Как ни странно, отношение Пикассо к Монмартру было почти таким же, как и совершенно иных по характеру людей — Сальмона, Доржелеса, Карко. Годы юности, проведенные на Монмартре начала века, всем им виделись в ореоле счастья. Правда, свои мемуары они писали десятилетия спустя, когда известность обеспечила им комфорт, а воспоминания о пережитых голоде и холоде стерло время. На эту удочку не попался лишь Пьер Мак-Орлан. Вспоминая, как они голодали в этой деревне, он писал: на Монмартре жили неудачники, и ничего поэтического в их существовании не было. Да и впрямь, какая может быть поэзия в неотапливаемой комнате, где вся обстановка — грубо сколоченный стол, стул и матрас?!

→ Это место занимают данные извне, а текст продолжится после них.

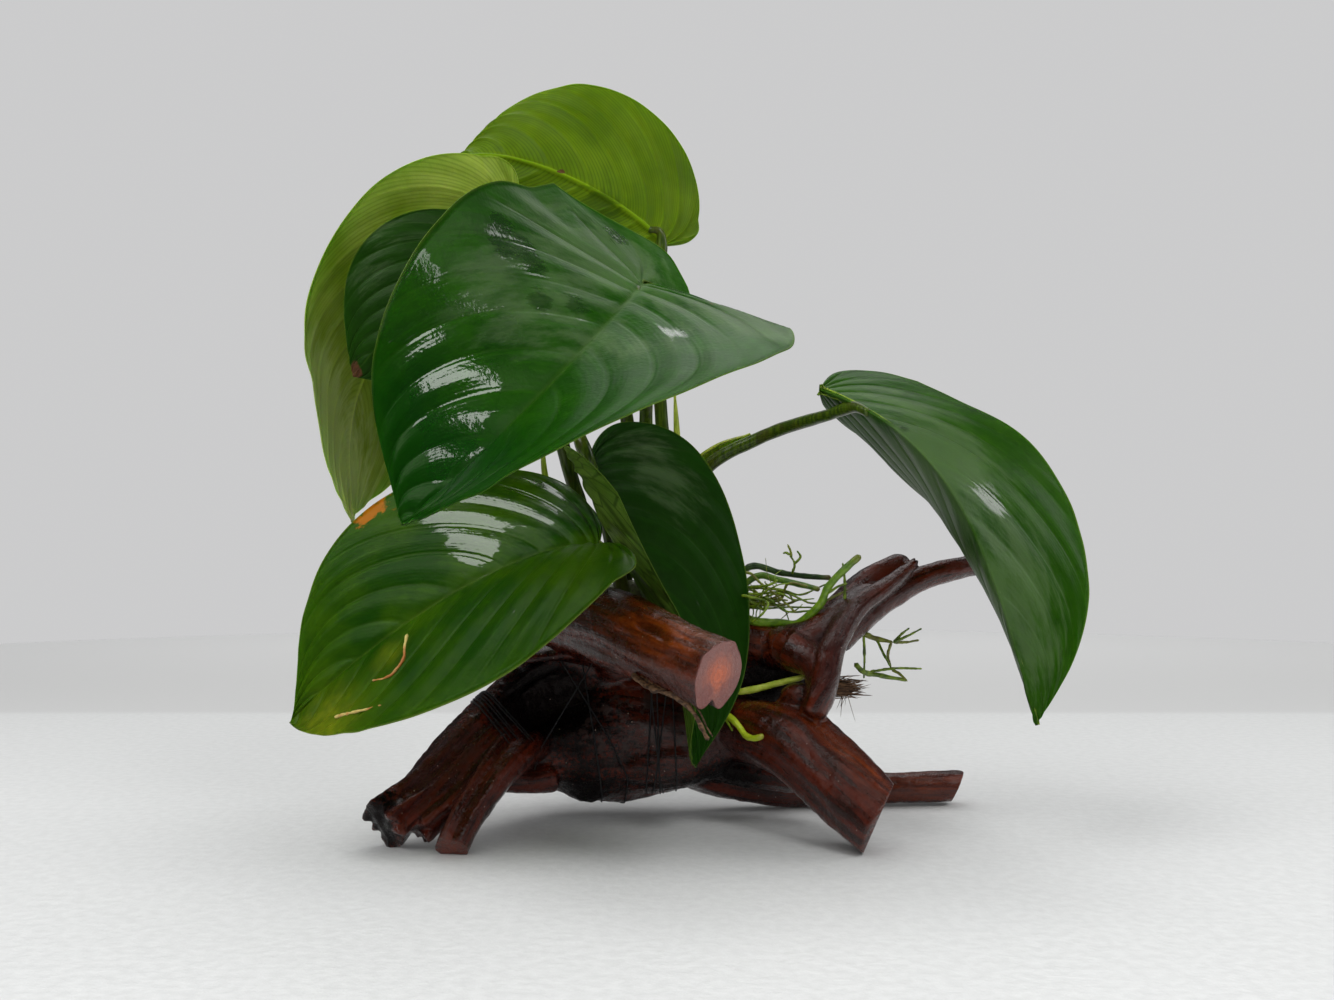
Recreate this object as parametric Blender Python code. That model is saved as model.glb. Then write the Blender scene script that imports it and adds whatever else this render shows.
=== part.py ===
"""An anubias plant tied to a branching piece of driftwood.

Lengths are in millimetres and become metres when a mesh is made. X runs to the right, Y away
from the front and Z up. The floor is Z = 0.
"""
from math import cos, log, pi, radians, sin

import bmesh
import bpy
from mathutils import Vector

MM = 0.001
# The spot on the floor under the middle of the whole, which becomes the origin
MIDDLE = Vector((0.42, -7.08, 0.0))

# Driving dimensions
GAP = 0.3
BLADE_THICK = 1.0
STALK_RADIUS = 1.8
RHIZOME_RADIUS = 5.0
TRUNK_DEPTH_RADIUS = 16.0
LEG_RADIUS = 9.0
LOG_RADIUS = 4.6
STUB_RADIUS = 8.2
SHEATH_RADIUS = 1.5
ROOT_RADIUS = 0.9
THREAD_RADIUS = 0.6

# Facets along and around each kind of piece
BLADE_ROWS = 14
BLADE_ACROSS = 4
WOOD_SIDES = 12
STALK_SIDES = 8
ROOT_SIDES = 6
CURVE_STEPS = 3
MIDRIB_STEPS = 60
RHIZOME_SIDES = 10
SMALLEST_EDGE = 0.02


def clear_scene():
    for item in list(bpy.data.objects):
        bpy.data.objects.remove(item, do_unlink=True)


def make_material(name, colour, roughness):
    material = bpy.data.materials.new(name)
    material.use_nodes = True
    shader = material.node_tree.nodes["Principled BSDF"]
    shader.inputs["Base Color"].default_value = (*colour, 1.0)
    shader.inputs["Roughness"].default_value = roughness
    shader.inputs["Metallic"].default_value = 0.0
    return material


def add_object(name, mesh_builder, material, smooth_angle=50):
    """Turns a finished bmesh, in millimetres, into a named object in metres."""
    for vertex in mesh_builder.verts:
        vertex.co = (vertex.co - MIDDLE) * MM
    bmesh.ops.recalc_face_normals(mesh_builder, faces=mesh_builder.faces)
    mesh = bpy.data.meshes.new(name)
    mesh_builder.to_mesh(mesh)
    mesh_builder.free()
    mesh.shade_smooth()
    mesh.set_sharp_from_angle(angle=radians(smooth_angle))
    mesh.materials.append(material)
    piece = bpy.data.objects.new(name, mesh)
    bpy.context.collection.objects.link(piece)
    return piece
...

Сделав эти уточнения, необходимые для того, чтобы не завязнуть в сиропе преувеличенной чувствительности, сопутствующей разговорам о Монмартре, надо все-таки признать, что ностальгия писателей и художников, живших на Холме в начале века, вполне оправдана, как неоспоримо и очарование деревеньки Иль-де-Франс. Но самое удивительное в том, что этот шарм сохранился, несмотря на бесчисленные перемены истекших десятилетий. Исчезли поля, фруктовые сады и палисадники возле домов; некоторые улицы проходят теперь выше или ниже прежнего уровня; построены новые здания; отреставрированы и превращены в изящные музейные экспонаты маленькие деревенские домики, которые не привлекли бы никакого внимания, если бы не находились сейчас в центре Парижа; открылись картинные галереи и стилизованные бистро; на пересечении Ивовой улицы и улицы Сен-Венсан разбит виноградник, а ведь именно здесь Брюан гонял по утрам на велосипеде, чтобы сбросить липкую усталость ночи, в течение которой в «Мирлитоне» он поливал грязью респектабельных буржуа, называя их не иначе как «коровьи морды».